Provided records:
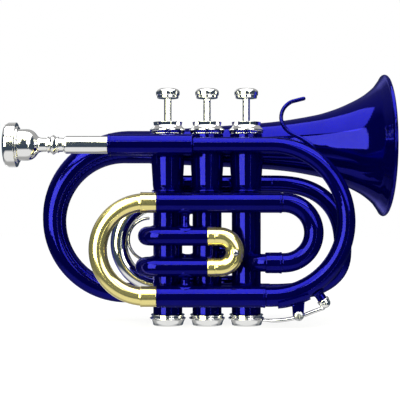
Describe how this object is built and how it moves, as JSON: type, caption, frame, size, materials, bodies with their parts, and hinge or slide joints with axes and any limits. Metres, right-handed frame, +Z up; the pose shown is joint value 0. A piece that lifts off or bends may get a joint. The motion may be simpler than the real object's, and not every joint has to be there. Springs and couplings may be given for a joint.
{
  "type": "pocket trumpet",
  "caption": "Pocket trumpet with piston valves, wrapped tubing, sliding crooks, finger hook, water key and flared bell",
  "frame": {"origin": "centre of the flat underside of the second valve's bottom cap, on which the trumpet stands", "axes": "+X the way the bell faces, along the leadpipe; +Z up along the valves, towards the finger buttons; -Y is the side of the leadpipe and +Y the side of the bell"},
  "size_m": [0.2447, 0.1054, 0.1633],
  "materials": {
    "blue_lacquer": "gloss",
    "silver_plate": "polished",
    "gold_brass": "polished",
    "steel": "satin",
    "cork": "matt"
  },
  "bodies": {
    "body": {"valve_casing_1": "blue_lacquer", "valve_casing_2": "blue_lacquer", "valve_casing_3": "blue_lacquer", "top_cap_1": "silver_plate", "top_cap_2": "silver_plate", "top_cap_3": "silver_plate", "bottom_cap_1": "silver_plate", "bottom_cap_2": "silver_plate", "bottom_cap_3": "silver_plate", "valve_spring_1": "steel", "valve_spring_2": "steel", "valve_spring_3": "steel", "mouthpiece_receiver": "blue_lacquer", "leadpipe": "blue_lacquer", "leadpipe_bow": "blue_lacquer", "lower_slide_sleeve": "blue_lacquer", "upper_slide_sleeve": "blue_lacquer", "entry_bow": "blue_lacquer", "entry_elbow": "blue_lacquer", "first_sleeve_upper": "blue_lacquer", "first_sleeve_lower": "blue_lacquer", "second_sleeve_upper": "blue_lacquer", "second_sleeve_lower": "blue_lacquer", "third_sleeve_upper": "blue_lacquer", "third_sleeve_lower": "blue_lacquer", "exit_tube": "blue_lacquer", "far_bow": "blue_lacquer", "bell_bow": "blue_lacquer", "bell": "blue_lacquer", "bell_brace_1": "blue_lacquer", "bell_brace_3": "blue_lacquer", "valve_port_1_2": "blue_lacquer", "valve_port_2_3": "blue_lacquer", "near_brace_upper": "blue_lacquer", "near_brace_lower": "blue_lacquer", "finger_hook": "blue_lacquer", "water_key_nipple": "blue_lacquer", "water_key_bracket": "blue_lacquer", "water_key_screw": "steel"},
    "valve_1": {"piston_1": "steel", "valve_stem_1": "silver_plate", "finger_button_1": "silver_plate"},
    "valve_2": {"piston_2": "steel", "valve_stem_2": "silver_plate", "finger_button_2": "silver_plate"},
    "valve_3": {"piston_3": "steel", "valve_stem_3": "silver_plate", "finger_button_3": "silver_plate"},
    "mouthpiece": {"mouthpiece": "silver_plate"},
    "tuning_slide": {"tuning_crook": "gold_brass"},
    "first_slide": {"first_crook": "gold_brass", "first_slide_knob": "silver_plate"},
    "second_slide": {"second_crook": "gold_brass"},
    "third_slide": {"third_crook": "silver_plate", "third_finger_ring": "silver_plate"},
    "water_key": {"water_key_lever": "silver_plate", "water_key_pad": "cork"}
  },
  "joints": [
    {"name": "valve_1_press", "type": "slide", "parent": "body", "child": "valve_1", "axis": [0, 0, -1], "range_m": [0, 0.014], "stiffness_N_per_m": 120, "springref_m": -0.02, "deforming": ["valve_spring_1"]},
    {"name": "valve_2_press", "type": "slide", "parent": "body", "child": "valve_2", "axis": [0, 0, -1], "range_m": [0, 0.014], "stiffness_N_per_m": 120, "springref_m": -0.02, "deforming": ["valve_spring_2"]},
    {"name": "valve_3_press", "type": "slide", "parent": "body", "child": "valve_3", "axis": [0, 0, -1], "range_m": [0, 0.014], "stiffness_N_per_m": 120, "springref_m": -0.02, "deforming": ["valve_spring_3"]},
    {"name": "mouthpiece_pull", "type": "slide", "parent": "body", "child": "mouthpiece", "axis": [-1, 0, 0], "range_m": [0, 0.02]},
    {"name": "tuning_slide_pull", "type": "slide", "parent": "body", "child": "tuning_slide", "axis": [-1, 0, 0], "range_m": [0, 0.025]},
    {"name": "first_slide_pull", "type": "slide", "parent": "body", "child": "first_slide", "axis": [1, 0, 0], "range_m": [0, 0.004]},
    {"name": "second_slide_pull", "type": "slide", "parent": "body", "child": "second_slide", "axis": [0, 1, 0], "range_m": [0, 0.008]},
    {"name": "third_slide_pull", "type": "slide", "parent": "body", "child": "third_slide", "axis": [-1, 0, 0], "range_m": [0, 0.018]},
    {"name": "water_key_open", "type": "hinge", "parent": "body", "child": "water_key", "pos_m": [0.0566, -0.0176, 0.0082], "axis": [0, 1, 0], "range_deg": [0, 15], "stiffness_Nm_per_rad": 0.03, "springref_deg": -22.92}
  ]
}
* * *
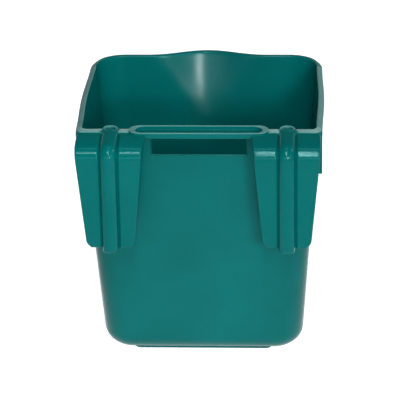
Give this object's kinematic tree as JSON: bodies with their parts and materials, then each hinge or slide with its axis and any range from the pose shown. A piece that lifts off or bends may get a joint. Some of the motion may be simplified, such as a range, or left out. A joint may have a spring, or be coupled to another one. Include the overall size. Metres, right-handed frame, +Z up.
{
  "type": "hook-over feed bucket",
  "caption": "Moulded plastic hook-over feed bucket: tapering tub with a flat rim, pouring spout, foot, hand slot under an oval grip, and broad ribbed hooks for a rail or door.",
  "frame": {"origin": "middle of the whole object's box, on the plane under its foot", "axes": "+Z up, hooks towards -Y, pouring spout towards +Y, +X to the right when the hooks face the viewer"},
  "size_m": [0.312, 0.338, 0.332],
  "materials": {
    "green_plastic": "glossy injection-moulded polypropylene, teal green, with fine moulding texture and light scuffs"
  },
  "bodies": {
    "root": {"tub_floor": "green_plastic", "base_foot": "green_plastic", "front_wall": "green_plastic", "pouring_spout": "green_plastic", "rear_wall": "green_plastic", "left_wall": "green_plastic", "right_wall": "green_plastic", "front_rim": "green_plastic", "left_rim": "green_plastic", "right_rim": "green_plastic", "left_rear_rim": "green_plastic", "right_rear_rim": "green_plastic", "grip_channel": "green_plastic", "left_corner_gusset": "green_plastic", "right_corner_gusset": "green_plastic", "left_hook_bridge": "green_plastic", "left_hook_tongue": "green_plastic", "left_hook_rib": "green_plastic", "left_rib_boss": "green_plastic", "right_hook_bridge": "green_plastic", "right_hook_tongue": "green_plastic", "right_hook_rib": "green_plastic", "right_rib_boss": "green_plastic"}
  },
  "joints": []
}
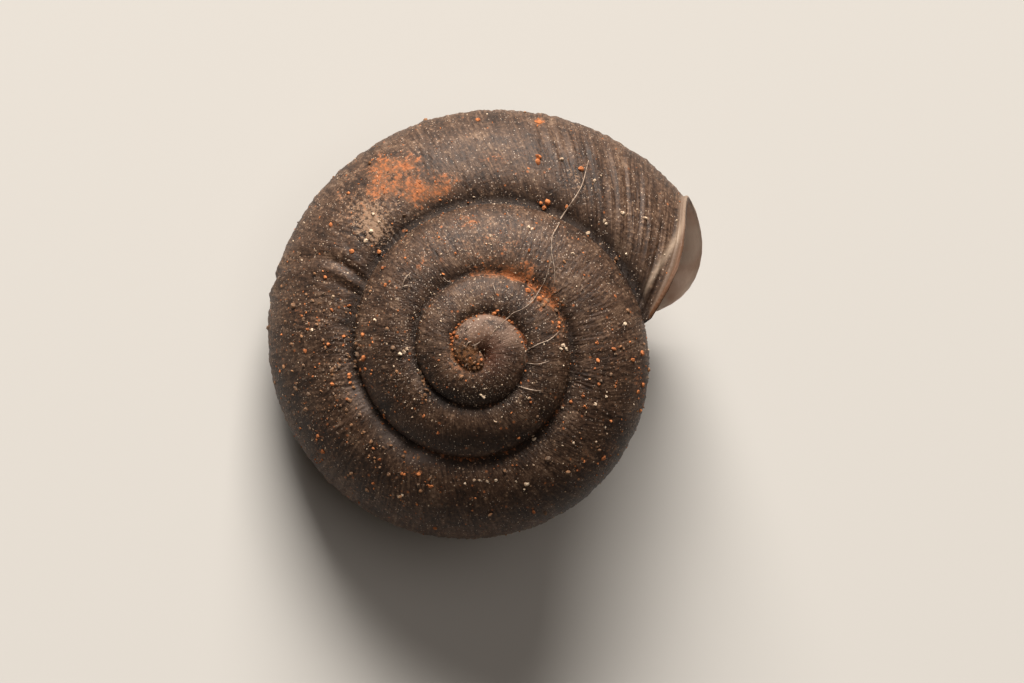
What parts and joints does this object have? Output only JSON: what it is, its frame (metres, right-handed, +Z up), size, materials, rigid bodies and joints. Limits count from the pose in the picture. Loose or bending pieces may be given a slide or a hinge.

The task: Using the listing above, show every line that includes the string "parts".

Exercise response:
Describe how this object is built and how it moves, as JSON: type, caption, frame, size, materials, bodies with their parts, and hinge or slide joints with axes and any limits. Metres, right-handed frame, +Z up; the pose shown is joint value 0. A piece that lifts off or bends may get a joint. The motion may be simpler than the real object's, and not every joint has to be there. Springs and couplings may be given for a joint.
Give this object's kinematic tree as JSON: bodies with their parts and materials, then each hinge or slide with its axis and any range from the pose shown. A piece that lifts off or bends may get a joint. Some of the motion may be simplified, such as a range, or left out. A joint may have a spring, or be coupled to another one. Include the overall size. Metres, right-handed frame, +Z up.
What parts and joints does this object have? Output only JSON: what it is, its frame (metres, right-handed, +Z up), size, materials, rigid bodies and joints. Limits count from the pose in the picture. Loose or bending pieces may be given a slide or a hinge.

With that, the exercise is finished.